Le 6 mars, l’Afrique de l’Ouest regardera la présidentielle béninoise avec plus d’intérêt qu’à l’accoutumée. D’abord parce que les principaux candidats sont des figures connues dans la sous-région. Bio Tchané est un proche de Blaise Compaoré, auquel il rendait régulièrement visite à Ouagadougou. Il a été reçu par Faure Gnassingbé à la mi-janvier, à Lomé, mais ne bénéficiera sans doute pas du soutien officiel du président togolais, dont les liens forts avec son homologue béninois sont connus.
Koupaki jouit de l’estime d’Alassane Ouattara, avec lequel il a travaillé pendant six ans : il fut son assistant à la BCEAO, puis son directeur adjoint de cabinet à la primature et enfin son conseiller au FMI. Proche de l’émir de Kano, Sanusi Lamido Sanusi, Lionel Zinsou a ses entrées au Nigeria, où il s’est rendu plusieurs fois depuis qu’il est à la primature. Il tient en haute estime le président Muhammadu Buhari et cite volontiers la Côte d’Ivoire de Ouattara comme un modèle de développement.
En revanche, si Patrice Talon a grâce à ses affaires des connexions dans la sous-région et s’est assuré auprès de Dakar et d’Abidjan que sa sécurité serait garantie une fois rentré à Cotonou, sa candidature recueille peu de soutiens officiels. C’est également le cas de Sébastien Ajavon. Certains voient même d’un mauvais œil l’arrivée dans l’arène politique de ces opérateurs économiques majeurs, redoutant que le phénomène ne fasse tache d’huile. Boni Yayi affirme d’ailleurs que ses pairs l’auraient mis en garde contre les dangers d’un tel scénario. « La sous-région nous observe ! » aime-t-il répéter.
BATAILLE DE COMMUNICANTS
La campagne du Premier ministre sera pilotée par l’agence de communication Voodoo – un accord entre les parties a été trouvé mais le contrat n’est pas encore signé. Si son directeur général, Fabrice Sawegnon, est ivoiro-béninois et a participé à la campagne de Mathieu Kérékou en 2001, l’arrivée de Voodoo est la conséquence directe du ralliement d’Éric Houndété à Lionel Zinsou. Son frère Arnaud Houndété est en effet actionnaire de l’agence de communication dont il a financé la création en 1999.

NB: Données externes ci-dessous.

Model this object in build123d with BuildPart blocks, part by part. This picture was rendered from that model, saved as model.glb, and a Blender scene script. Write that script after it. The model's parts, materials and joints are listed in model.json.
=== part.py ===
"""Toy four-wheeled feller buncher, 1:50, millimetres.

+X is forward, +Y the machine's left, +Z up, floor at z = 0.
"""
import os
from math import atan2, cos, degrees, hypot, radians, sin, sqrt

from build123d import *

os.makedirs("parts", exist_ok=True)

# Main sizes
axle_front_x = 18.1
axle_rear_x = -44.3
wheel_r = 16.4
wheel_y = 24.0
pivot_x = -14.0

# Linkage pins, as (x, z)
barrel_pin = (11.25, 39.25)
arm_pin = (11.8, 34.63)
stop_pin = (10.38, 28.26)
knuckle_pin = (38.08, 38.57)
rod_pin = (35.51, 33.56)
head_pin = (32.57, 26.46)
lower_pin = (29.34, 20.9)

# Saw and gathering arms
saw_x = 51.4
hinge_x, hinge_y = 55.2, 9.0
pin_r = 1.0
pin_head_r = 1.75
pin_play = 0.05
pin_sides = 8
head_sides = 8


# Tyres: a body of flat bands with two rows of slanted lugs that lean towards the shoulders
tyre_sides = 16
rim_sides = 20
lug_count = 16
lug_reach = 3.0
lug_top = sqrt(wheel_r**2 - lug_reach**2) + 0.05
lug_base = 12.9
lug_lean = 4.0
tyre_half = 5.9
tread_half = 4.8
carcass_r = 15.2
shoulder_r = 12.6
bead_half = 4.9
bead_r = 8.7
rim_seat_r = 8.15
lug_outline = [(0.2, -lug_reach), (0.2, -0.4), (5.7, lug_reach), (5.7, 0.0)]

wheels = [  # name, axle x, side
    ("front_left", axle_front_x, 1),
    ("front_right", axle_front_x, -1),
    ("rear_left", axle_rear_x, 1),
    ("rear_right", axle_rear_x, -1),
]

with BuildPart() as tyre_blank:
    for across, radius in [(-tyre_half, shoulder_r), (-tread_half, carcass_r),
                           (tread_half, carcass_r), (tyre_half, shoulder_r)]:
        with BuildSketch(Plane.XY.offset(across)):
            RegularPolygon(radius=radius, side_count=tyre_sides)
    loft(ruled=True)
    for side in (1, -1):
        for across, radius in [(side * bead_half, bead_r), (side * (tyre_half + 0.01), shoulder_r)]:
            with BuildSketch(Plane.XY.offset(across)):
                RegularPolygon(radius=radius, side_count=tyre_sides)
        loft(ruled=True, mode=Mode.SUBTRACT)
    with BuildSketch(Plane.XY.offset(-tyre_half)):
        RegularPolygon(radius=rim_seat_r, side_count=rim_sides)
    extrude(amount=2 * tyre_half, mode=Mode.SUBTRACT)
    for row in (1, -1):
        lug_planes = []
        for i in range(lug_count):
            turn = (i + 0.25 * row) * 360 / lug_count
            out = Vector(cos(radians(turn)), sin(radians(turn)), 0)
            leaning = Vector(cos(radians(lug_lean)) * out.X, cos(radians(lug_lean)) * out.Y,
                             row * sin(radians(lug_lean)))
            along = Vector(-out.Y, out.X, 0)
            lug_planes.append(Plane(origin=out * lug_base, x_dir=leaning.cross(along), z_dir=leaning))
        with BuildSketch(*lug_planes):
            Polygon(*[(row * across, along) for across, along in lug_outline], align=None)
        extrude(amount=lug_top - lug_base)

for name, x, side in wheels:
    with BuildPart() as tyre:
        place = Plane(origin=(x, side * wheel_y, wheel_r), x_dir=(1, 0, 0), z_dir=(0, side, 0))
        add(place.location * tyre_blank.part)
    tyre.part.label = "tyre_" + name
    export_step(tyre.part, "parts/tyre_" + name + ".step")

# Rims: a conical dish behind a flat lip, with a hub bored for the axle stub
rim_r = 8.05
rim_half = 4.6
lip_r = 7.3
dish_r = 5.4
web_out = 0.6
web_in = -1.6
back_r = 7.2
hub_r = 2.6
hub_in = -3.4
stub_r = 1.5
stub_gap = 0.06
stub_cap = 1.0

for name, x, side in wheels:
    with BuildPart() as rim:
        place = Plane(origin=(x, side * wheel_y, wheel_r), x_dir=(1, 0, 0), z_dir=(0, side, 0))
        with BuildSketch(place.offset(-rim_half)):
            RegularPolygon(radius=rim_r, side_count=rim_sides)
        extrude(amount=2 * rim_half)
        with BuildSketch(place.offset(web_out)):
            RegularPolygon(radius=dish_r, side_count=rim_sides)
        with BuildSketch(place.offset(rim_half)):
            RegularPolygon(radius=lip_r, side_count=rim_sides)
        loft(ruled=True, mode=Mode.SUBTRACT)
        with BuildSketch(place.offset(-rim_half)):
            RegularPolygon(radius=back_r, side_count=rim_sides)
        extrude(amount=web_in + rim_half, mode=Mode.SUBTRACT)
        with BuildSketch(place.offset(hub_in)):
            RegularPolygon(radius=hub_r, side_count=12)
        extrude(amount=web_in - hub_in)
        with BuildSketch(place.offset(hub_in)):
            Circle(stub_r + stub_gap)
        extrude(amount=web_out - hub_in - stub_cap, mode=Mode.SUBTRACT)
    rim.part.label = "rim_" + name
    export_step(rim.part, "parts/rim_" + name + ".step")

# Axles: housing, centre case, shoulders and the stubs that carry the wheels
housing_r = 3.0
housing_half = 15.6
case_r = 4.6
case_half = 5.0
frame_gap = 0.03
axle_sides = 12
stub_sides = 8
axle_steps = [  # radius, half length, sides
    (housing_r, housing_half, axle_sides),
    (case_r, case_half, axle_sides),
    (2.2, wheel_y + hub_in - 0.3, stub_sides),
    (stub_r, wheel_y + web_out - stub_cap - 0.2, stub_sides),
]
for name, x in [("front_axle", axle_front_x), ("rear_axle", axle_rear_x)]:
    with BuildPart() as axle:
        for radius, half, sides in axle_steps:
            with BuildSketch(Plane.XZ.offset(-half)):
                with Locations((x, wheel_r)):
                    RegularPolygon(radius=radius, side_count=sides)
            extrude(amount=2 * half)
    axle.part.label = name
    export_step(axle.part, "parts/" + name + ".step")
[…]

Sébastien Ajavon a, lui, choisit Havas, qui avait fait la campagne de Thomas Boni Yayi, pour l’accompagner. Un choix au premier abord surprenant : l’agence française est contrôlée depuis 2005 par le groupe de Vincent Bolloré, dont le projet de boucle ferroviaire est actuellement bloqué au Bénin par le contentieux qui l’oppose au groupe Pétrolin de Samuel Dossou-Aworet, le milliardaire béninois dont le soutien à Ajavon est un secret de polichinelle. Enfin, si Pascal Koupaki ne dispose pas des moyens financiers des deux premiers, il peut s’appuyer sur les conseils d’AG Partners, agence associée depuis 2012 à la branche africaine de Publicis et qui s’est notamment occupée de la dernière campagne de Faure Gnassingbé au Togo.